Create a private poll in your community with two finalists. Add a one-line description beneath each to prevent misinterpretation.
Track click-through rates on identical ads that differ only in the course title. The data will tell you which name sparks curiosity under real-world noise.
SEO & Platform Considerations
Marketplaces like Udemy and Skillshare truncate long titles in search results. Front-load the primary keyword within the first 40 characters to stay visible.
Use subtitles to expand on nuance. “Side-Hustle Launchpad in 30 Days: From Idea to First $1K on Etsy” covers both search and curiosity.
Check autocomplete suggestions on YouTube and Amazon for phrasing your audience already types. Borrow the exact wording to ride existing demand.
Legal & Ethical Checks
A quick trademark search prevents costly rebrand headaches. Use the national registry or a free online checker to confirm your top pick is clear.

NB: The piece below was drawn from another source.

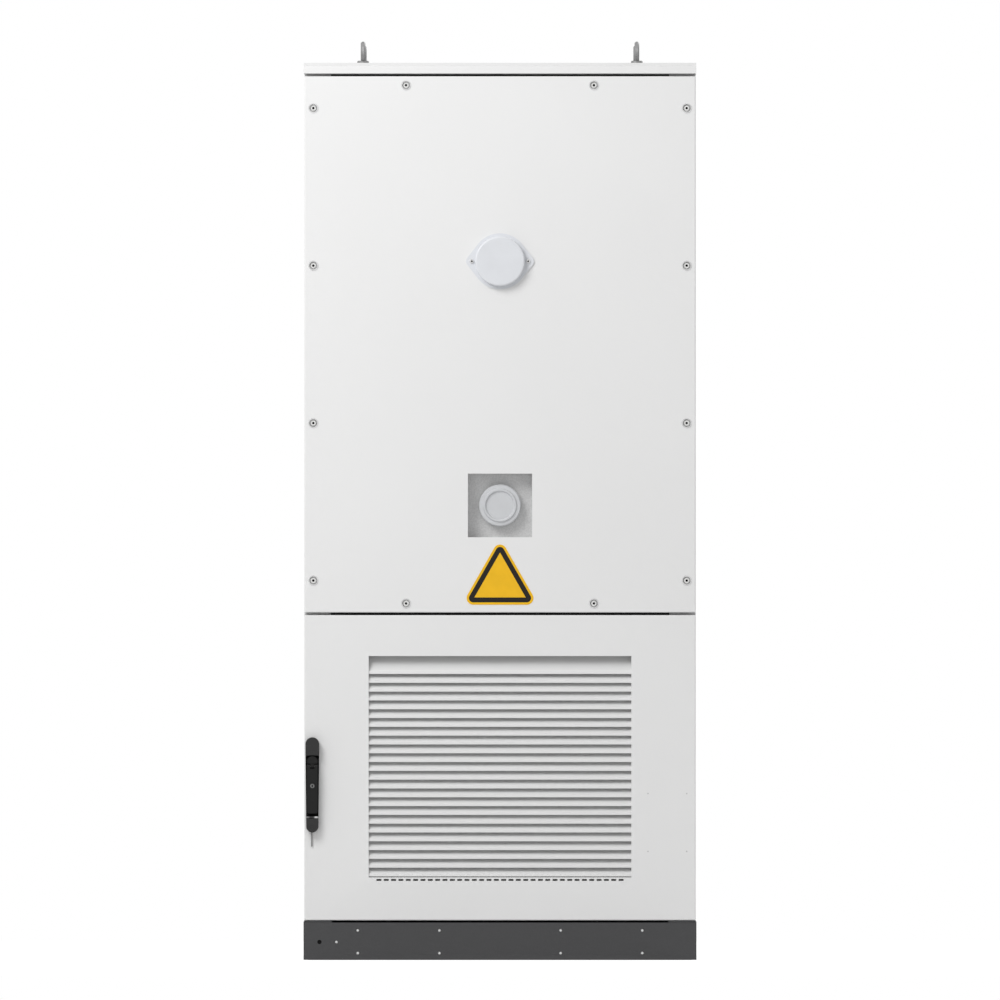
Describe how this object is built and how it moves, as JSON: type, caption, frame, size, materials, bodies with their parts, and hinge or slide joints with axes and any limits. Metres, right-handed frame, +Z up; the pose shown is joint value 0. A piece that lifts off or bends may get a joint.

Avoid celebrity names or trademarked slogans even in playful remixes. Platforms can remove your listing without warning.
Reserve matching domain and social handles the same day you decide. Squatters move fast once buzz builds.
Final Polish & Launch Assets
Design a simple wordmark logo that matches the title’s tone. A playful script font pairs well with “Watercolor Pet Portraits,” while a bold sans serif suits “Cybersecurity for Small Teams.”
Create a one-sentence tagline that repeats the promise. “Build a SaaS in Next.js” pairs neatly with “Ship your first paying app this quarter.”
Drop the finalized name into every slide, worksheet, and email header. Consistency cements recall when students become your loudest marketers.